The fury and hypocrisy that she felt led Justice (also known as JJ) to cofound the Justice Dept., a legal and advisory firm that aims to support female-identifying talent and professionals. Only a year old, it’s already serving as a beacon and an educator. Women are tired of being hindered and condescended to by their male representatives and their male attorneys, says Justice. This isn’t always the case, but it is common—and it has caused a lot of women to miss out the money, opportunities, and voice that they deserve.
As its name suggests, the Justice Dept. is fighting for equity: in the workforce, the world, the universe. Justice and her team are working toward getting their clients—female-identifying and woke male-identifying creatives, executives, and entrepreneurs—better pay, better deals, better everything. And they’re fighting to make inclusivity the default. You could say their work is leveling the playing field and increasing gender parity, but it’s really more about exploding the status quo and unveiling a new paradigm. With the velocity at which Justice is going, years from now we may all look back at today and think, Wow, it really used to be like that?
Becoming someone who fights for inclusivity and parity wasn’t Justice’s career goal. But becoming a lawyer was, only because it was one of the handful of vocations she heard about growing up in small-town Washington. You heard about “doctors, lawyers, firefighters,” she says. And arming herself with a law degree would give her the means for autonomy. “We had nothing,” she says of her family. “I saw how when you have no money, you sometimes have to make decisions that you don’t want to make. I wanted that ability: the freedom to make all the decisions I wanted to make.”
Justice got her undergrad degree at the University of Washington during the heyday of the Seattle grunge scene. Record execs were flying out to the Pacific Northwest to go to dingy underground clubs to see Pearl Jam, Alice in Chains, and Nirvana, and Justice was friends with many of the band members. Music was a huge part of her social life at the time—little did she know it was a portent of what was to come in her career. After graduating, she got a scholarship to Cornell Law School, and it was then, when she was living in Ithaca, that she visited New York City for the first time, to see her boyfriend play at CBGB. When she saw the city—the lights, the buildings, the energy—she thought, This is amazing.
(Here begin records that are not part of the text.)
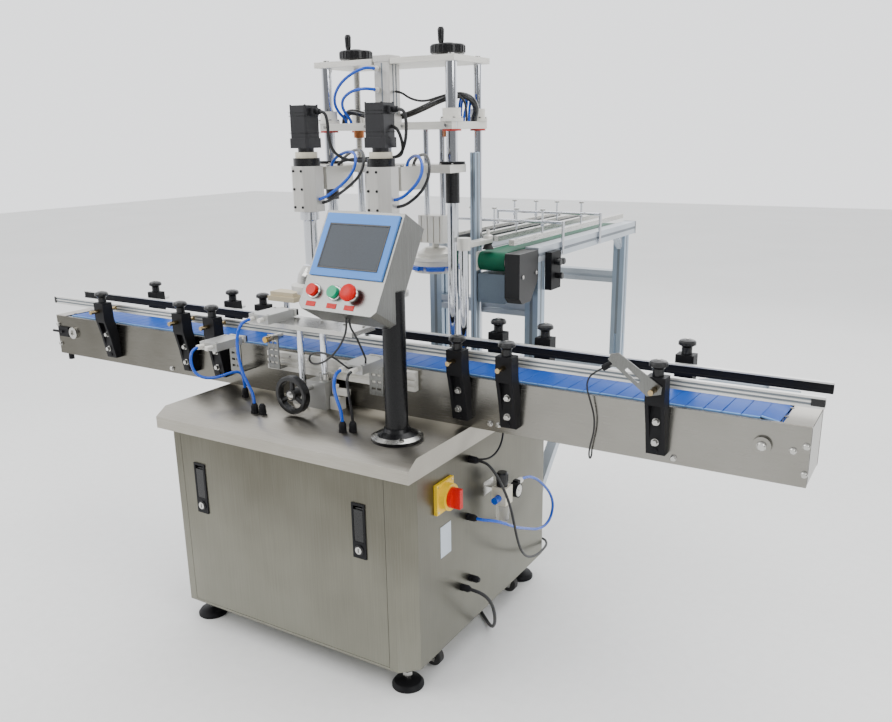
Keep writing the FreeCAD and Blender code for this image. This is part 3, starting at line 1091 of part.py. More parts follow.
# ---------------------------------------------------------------- the whole machine
def main():
    """Builds every node and writes it."""
    os.makedirs("parts", exist_ok=True)
    save("cabinet_shell", cabinet_shell())
    save("tabletop", tabletop())
    save("access_panel", access_panel())
    for side, x in zip(("left", "right"), LATCH_XS):
        save("latch_%s" % side, latch_handle(x))
    save("levelling_feet", levelling_feet())
    save("caster_forks", caster_forks())
    for side, x in (("left", -CASTER_X), ("right", CASTER_X)):
        for end, y in zip(("front", "rear"), CASTER_YS):
            save("caster_wheel_%s_%s" % (end, side), caster_wheel(x, y))
    save("conveyor_panels", group([conveyor_panels(), conveyor_ends()]))
    save("conveyor_chain", conveyor_chain())
    save("drive_shaft", sprocket_shaft(SPROCKET_RIGHT, BELT_BACK + 50))
    save("idler_shaft", sprocket_shaft(SPROCKET_LEFT, BELT_BACK + 3))
    save("conveyor_gearmotor", conveyor_gearmotor())
    save("rail_brackets", group([rail_brackets(), rail_knobs()]))
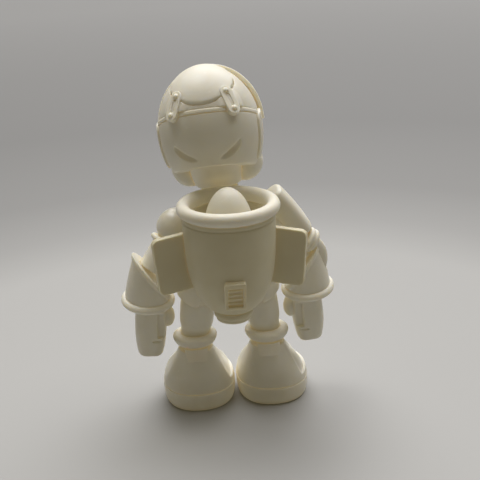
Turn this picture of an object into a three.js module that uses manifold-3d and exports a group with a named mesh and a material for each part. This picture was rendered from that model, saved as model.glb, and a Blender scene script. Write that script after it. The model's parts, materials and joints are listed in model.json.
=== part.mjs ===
// A desktop humanoid robot kit: a helmeted head, a torso with a cup-shaped jetpack, posable arms and legs.
// Millimetres, +Z up. The figure faces -Y and its left side is +X. The origin is on the ground, at the middle of
// the figure's footprint box.
import * as THREE from 'three';
import { mergeVertices } from 'three/addons/utils/BufferGeometryUtils.js';
import Module from 'manifold-3d';

const wasm = await Module();
wasm.setup();

// ---- driving dimensions ----
const GAP = 0.3; // clearance between pieces that touch
const COLUMN_Y = -10.4; // the body column stands in front of the footprint's middle
const BIG = 60; // larger than any piece, for cutting blocks

const SOLE_TOP = 8.6;
const BOOT = { x: 16.6, y: -8.2, halfWidth: 16.1, halfLength: 18.6, top: 28.5 };
const BOOT_SIDESTEP = -1.6; // both boots stand a little to the figure's right
const ANKLE = { x: 15.8, y: 0.9, z: 32.9 };
const ANKLE_RING = { radius: 7.4, tube: 2.3 };
const HIP = { x: 12.4, y: -1.5, z: 56, radius: 9.8 };
const PELVIS_HALF = 5.2;

const CHEST = { y: -4, bottom: 69.4, top: 97.2 };
const SHOULDER = { x: 20.5, y: -2, z: 83.4, radius: 8.3 };
const PEG = 2.6; // radius of the shoulder and hip pegs
const PEG_REACH = 8; // the distance from the figure's middle to the end of a shoulder peg
const PEG_BED = PEG_REACH - GAP;

const WRIST = { x: 34.9, y: -1.5, z: 51.6 };
const WRIST_RING = { radius: 9.9, tube: 1.7 };
const WRIST_PEG = { radius: 3.2, height: 7.5 };
const HAND_LENGTH = { left: 26.4, right: 24.6 };
const ELBOW = { x: 32.4, y: 1.4, z: 66 };
const ARM_RADIUS = 6.3;
const MOUTH = { inward: 0.86, forward: 0.15, height: 14.6 }; // the gauntlet's slanted upper mouth
const FOREARM_LEAN_IN = 0.08;
const FOREARM_LEAN_BACK = 0.14;

const NECK = { x: 1, y: -5.5, z: 100, radius: 10.5, post: 4.2 };
const HEAD_TURN = -0.14;
const HEAD_TILT = 0.09;
const SKULL_SHIFT = 3.5; // the skull's middle lies behind the neck's axis
const RIDGE = { height: 27.6, slope: 0.41, width: 1.9 };
const SKULL_HEM = { height: 8, slope: 0.36 }; // the skull's lower edge rises towards the back
const DOME = { height: 40.2, slope: -0.1 };
const FACE = { width: 27, height: 19, z: 19.5, back: -11.5 };
const HOOP = { outside: 2.3, inside: 1.1, depth: 4, y: -5, z: 24.4, lean: 0.3 };
const EAR = { width: 13, height: 19, y: 3.4, z: 20.5 };
const LINK = {
  half: 3.9, outer: 2.2, slot: 1, stud: 1.6, depth: 3.6, lean: 0.6, round: 0.62, reach: 20.2, z: 39.5,
};
const EYE = { radius: 4.3, x: 6.6, z: 22.6 };

const POD = { y: 27.1, bottom: 57.2, floor: 86, inner: 15.1 };
const LIP = { radius: 17.8, tube: 2.6, z: 100.7 };
const VENT = { width: 8.4, height: 12.6, z: 69.8, lean: -0.27, reach: 15.6 };
const FIN = { inner: 17, outer: 30.6, top: 90.4, bottom: 66.6, thickness: 2.6, sweep: 0.38 };

// ---- colours: one resin for everything, glossier on the lenses ----
const RESIN = { color: 0xf1ecdc, roughness: 0.45, metalness: 0 };
const RESIN_LENS = { color: 0xe9e2cc, roughness: 0.25, metalness: 0 };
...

She moved to NYC and landed her first job out of law school at the business law firm Hughes Hubbard & Reed. But soon she realized she didn’t have the pedigree that many of her colleagues had, which hurt her prospects of getting clients. So she interviewed at Carroll, Guido & Groffman, where “they had all these music artists, Marilyn Manson, Sugar Ray, Dave Matthews Band,” she says. And there was this one young hip-hop artist named Jay-Z, the team told her, to which Justice replied, “Reasonable Doubt is my favorite album.” She smiles when she remembers their reaction: “They weren’t like, What?”
When she got that job, she started working with Jay-Z, along with a mix of other artists, including Method Man, Slipknot, Wolfmother, and Sean Kingston. Holding her own in among music-scene heavyweights was second nature, both in her professional life and her personal life. One day some friends from Seattle were in town because Pearl Jam was playing at Madison Square Garden (some of those friends being the band members). Before the show, an all-access backstage pass arrived at the office for her—it was greeted by some of Justice’s colleagues with their jaws on the floor. “They were like, ‘How did you get that?’” she says, laughing.
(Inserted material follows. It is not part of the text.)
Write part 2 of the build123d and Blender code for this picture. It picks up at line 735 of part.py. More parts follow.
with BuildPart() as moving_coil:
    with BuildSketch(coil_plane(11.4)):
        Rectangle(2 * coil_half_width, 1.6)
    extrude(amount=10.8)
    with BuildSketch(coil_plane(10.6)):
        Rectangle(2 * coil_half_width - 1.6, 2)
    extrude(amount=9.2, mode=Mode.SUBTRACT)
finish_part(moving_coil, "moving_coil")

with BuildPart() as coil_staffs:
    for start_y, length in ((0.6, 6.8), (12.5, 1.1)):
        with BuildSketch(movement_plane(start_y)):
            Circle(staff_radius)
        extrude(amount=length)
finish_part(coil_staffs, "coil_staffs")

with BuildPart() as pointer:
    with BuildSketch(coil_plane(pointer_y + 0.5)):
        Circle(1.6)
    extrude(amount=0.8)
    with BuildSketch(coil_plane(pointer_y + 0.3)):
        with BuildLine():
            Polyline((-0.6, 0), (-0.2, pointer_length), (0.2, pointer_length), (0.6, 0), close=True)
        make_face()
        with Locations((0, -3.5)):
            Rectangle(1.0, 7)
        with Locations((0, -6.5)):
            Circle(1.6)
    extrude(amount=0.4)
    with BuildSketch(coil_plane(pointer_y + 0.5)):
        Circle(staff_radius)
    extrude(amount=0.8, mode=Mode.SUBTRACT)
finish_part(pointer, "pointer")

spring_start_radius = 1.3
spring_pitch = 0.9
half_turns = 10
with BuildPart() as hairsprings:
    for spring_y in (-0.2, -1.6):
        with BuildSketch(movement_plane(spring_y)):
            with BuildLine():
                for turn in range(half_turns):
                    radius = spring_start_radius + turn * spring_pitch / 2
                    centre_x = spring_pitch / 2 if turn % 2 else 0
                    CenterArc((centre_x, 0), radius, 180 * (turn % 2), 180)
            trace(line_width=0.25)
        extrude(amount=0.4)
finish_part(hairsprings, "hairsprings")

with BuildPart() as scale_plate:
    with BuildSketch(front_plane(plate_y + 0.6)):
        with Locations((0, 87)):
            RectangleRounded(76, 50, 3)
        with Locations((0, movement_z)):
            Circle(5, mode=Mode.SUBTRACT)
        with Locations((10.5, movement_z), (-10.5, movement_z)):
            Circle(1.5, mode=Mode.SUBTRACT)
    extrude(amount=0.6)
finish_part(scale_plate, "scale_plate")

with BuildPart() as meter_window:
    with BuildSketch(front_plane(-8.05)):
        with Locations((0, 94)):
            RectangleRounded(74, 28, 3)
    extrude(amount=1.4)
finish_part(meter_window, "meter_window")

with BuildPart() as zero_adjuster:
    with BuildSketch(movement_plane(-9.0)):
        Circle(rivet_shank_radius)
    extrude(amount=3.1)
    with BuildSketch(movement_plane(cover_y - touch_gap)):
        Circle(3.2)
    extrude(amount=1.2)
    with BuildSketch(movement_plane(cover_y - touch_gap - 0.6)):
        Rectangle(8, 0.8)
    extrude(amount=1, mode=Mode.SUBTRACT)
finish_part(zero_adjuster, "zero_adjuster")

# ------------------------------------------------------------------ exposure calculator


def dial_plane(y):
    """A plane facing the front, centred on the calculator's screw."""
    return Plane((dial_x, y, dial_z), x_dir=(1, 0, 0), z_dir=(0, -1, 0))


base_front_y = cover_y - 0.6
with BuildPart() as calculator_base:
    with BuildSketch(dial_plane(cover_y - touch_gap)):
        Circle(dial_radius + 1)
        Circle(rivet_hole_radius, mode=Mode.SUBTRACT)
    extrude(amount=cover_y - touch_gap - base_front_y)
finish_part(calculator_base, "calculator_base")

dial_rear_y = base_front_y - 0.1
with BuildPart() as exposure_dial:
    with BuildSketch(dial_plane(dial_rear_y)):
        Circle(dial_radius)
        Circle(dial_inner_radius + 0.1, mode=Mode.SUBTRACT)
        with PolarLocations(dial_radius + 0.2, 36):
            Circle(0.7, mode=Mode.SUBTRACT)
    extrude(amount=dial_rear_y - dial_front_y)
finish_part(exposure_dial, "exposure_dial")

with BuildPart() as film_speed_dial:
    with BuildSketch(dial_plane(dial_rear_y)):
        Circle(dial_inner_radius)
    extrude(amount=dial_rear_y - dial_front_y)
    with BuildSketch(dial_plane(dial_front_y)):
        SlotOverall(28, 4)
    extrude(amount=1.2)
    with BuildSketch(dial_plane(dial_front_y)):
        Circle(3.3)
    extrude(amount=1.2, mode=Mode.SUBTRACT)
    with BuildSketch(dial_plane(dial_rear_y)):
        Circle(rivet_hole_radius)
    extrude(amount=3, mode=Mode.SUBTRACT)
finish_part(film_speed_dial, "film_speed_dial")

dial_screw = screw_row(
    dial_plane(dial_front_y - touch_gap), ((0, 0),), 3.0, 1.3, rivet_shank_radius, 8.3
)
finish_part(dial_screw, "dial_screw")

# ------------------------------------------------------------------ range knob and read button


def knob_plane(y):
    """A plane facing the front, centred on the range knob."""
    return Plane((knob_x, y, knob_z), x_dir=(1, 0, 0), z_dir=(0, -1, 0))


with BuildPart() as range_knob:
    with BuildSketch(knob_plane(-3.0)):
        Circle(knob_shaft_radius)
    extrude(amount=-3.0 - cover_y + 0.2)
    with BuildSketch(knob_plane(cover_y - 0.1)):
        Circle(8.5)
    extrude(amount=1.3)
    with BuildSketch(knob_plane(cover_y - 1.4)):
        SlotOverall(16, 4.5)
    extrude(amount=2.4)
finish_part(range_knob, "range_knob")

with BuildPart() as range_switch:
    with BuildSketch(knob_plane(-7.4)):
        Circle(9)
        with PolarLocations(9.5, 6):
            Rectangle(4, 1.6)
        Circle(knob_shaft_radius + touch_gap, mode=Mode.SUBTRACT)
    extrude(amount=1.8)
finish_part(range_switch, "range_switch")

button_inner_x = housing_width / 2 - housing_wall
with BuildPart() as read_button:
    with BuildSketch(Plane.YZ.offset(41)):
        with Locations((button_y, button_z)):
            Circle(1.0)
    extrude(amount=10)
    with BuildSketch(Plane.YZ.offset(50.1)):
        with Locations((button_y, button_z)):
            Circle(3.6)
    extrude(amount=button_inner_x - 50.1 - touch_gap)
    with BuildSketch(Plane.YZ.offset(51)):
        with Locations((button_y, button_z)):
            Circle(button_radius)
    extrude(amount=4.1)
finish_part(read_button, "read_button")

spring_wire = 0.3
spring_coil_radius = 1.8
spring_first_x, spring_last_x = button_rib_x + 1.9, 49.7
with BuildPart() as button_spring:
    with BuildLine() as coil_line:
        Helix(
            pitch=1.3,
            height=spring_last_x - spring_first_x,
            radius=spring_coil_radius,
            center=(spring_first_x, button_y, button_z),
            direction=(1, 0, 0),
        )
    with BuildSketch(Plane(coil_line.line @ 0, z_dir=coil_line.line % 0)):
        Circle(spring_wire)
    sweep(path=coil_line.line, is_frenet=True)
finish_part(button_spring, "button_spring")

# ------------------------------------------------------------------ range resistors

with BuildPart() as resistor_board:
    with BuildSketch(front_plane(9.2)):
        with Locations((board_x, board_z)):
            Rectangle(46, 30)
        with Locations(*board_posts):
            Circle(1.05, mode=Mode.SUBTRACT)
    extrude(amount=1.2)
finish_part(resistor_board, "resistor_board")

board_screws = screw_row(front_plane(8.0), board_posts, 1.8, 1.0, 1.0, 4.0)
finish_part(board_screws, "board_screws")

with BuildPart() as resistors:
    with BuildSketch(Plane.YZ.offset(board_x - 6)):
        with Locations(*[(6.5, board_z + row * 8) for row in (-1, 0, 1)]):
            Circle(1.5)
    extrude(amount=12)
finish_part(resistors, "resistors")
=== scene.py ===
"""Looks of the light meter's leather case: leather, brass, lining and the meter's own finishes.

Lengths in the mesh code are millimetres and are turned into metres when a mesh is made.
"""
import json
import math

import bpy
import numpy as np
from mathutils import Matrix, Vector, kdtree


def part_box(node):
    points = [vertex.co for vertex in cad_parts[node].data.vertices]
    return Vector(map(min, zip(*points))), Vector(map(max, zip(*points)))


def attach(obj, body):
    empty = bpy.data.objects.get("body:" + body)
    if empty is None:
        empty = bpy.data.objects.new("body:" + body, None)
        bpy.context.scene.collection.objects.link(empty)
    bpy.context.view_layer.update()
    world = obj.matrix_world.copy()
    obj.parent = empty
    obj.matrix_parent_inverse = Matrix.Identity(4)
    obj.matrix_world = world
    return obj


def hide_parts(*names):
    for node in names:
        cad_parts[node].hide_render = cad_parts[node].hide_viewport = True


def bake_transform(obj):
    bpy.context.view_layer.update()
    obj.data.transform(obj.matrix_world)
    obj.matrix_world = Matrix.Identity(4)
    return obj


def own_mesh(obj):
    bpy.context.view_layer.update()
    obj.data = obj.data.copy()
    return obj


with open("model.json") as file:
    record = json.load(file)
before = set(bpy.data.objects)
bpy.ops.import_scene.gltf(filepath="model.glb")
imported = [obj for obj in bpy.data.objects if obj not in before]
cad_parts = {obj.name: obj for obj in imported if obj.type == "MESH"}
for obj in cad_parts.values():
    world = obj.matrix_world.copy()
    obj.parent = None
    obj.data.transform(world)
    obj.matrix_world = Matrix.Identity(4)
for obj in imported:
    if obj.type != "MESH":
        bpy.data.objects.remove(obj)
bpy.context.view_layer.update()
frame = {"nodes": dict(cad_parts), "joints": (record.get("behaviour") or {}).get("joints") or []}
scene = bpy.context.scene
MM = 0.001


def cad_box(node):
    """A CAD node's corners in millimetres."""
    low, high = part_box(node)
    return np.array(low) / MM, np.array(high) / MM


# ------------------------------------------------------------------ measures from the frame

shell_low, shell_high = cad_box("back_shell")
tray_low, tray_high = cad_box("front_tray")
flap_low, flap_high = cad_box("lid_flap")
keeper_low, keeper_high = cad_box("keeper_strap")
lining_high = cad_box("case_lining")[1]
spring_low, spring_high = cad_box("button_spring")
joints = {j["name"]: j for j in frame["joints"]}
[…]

That she is this connected with some of the world’s most notable entertainers and at the same time really just down to earth is, admittedly, a little unexpected. But Justice’s lack of affectedness is what has come to be expected from her as she’s risen in the entertainment world. She’s real. And it’s why so many of her clients, particularly the ones in the spotlight, are drawn to her. She doesn’t see the celebrity; she sees the hardworking, emotional, human side. She relates to their struggles, she says. (During our conversation, GP walks by and gives her a hug. They last saw each other years ago backstage at a Jay-Z concert.)
Talking with Justice, it’s interesting to see how the pieces of her fit together. There’s the tough-as-nails lawyer who speaks with conviction and is driven to get her clients what they deserve. So often, “women think you have to be nice in negotiation,” she says. “And that is not going to get you anywhere. That’s not for me.” Then there’s the empathetic, hardworking, single mother of two juggling a million things and facing the limits of time. When asked if she ever feels like throwing in the towel, she answers with razor-sharp honesty: “Yeah, like every day. I get up and go, ‘I know this is the right thing to do. But it’s fucking hard.’”
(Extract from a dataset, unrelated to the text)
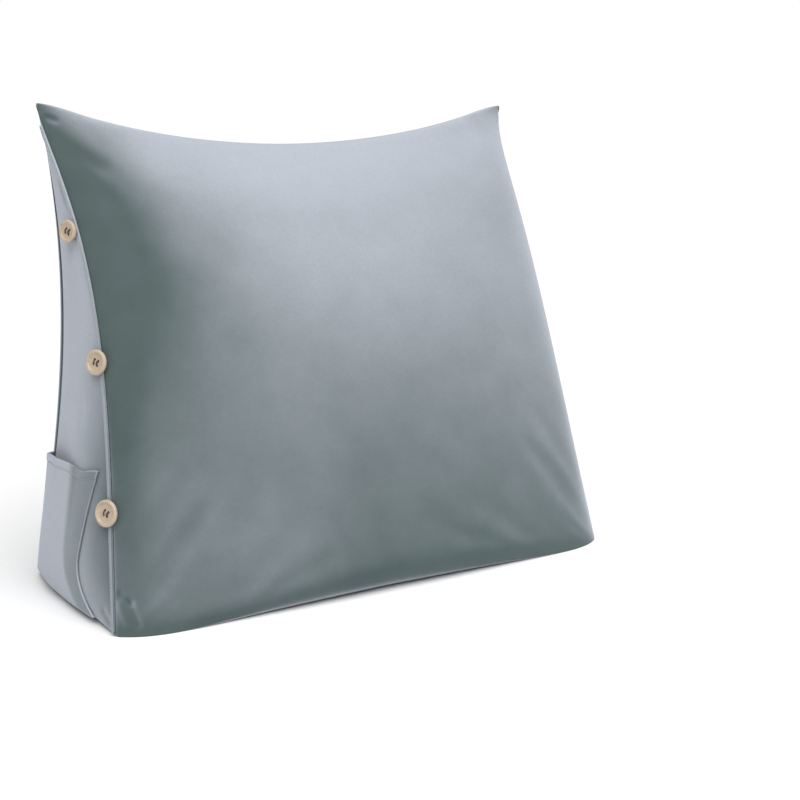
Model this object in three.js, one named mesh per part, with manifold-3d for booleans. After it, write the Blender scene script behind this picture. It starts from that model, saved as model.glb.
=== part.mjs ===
// A wedge-shaped backrest pillow in short velvet, stuffed tight: one filled cushion, a narrow
// topstitched placket strip on its left front seam, three wooden buttons on that strip, and a
// patch pocket with a hemmed mouth on the left side.
// Millimetres. +X is the pillow's right seen from the front, +Y its back, +Z up.
// The origin is the middle of the base, on the face that rests.

import * as THREE from 'three';
import { ParametricGeometry } from 'three/addons/geometries/ParametricGeometry.js';
import { mergeGeometries, mergeVertices } from 'three/addons/utils/BufferGeometryUtils.js';
import Module from 'manifold-3d';

// Cushion, between its sewn corners
const width = 600; // from ear to ear along the top
const baseFlare = 9.6; // each base corner lies this far outside the ear above it
const height = 522; // of the two ears
const depth = 236; // of the base along a side seam
const earSetback = 195; // of the ears behind the front corners of the base
const topSag = 45; // of the top fold between the ears
const topSetback = 10; // of the top fold behind the ears
const earTip = 0.045; // share of the width in which the top fold leaves an ear level
const earPinch = 10; // the higher, the shorter the tip in which both seams run together

// How far the pressure draws each side seam in, and how much higher than its middle
const seams = {
  front: { inward: 21, forward: 26, skew: 0.456 },
  back: { inward: 23, forward: 11, skew: 0.24 },
};

// How the wide panels swell: a short roll beside the side seams and a broad dome over it, by
// the atFoot share above the floor and in full at the fullAt share of the height. The line
// where a panel meets the floor bulges by floor at a distance of floorAt from a side seam.
const panels = {
  front: { roll: 22.5, reach: 20, dome: 33, atFoot: 0.75, fullAt: 0.353, floor: 22, floorAt: 68 },
  back: { roll: 14, reach: 18, dome: 24, atFoot: 0.6, fullAt: 0.36, floor: 14, floorAt: 80 },
};
const underRoll = { corner: 22, middle: 36 }; // height over which a wide panel rolls under
const topRoundness = 2.2; // how late the swelling ends below the top fold
const topSteepness = 0.6; // how steeply it ends there
const leanStart = 0.3; // share of the height over which the swelling turns square to the lean
const overhang = { out: 3, reach: 18 }; // sideways swelling of the front beyond the side seams

// How the two triangular side panels swell
const side = { crown: 18, footShare: 0.12, taper: 0.9 };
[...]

This realness is Justice’s MO. There’s no room for the bullshit or the petty stuff. There’s work to be done. And there’s a patriarchy to quash. But she wants to be very clear: She’s not looking to crush men. She references something she’s heard before: that lifting up women does not mean putting men down. “If women make just as much money as men, that doesn’t replace men; it just literally puts more money in the marketplace,” she says. “It’s not like there’s a pie of the economy.”
There’s a lot to be done before we see parity in the world, Justices admits. But in this lifetime, she’s proud to be planting the roots. She wants her son and daughter to have the same opportunities. This is one of the biggest drivers of her work today—and why she started the Justice Dept. “It was only when I had the kids that I realized I needed purpose,” she says. “Now I just want to show them that if Mommy’s away at work, she’s fulfilled. And it’s because she’s super passionate about it. It makes her really happy.”
What about fear? What does Justice say to the woman who wants to take a risk as she did? To the woman who wants to make a huge leap and, say, leave an institution to start her own enterprise but is just way too scared to do so?
“What’s the worst that could happen?” Justice replies. “You know you have your tribe. You know that they have done it. If you don’t try it, you’re never going to know.”
This mention of tribe compels her to make one more point: We’re all in this together. “I want women, especially younger women, to know that we Gen X women are here for you,” she says. “Hire us; listen to us; learn from our mistakes. Let us help each other.”
She takes a beat before finishing her thought.
“You know that together we’re unstoppable, right?”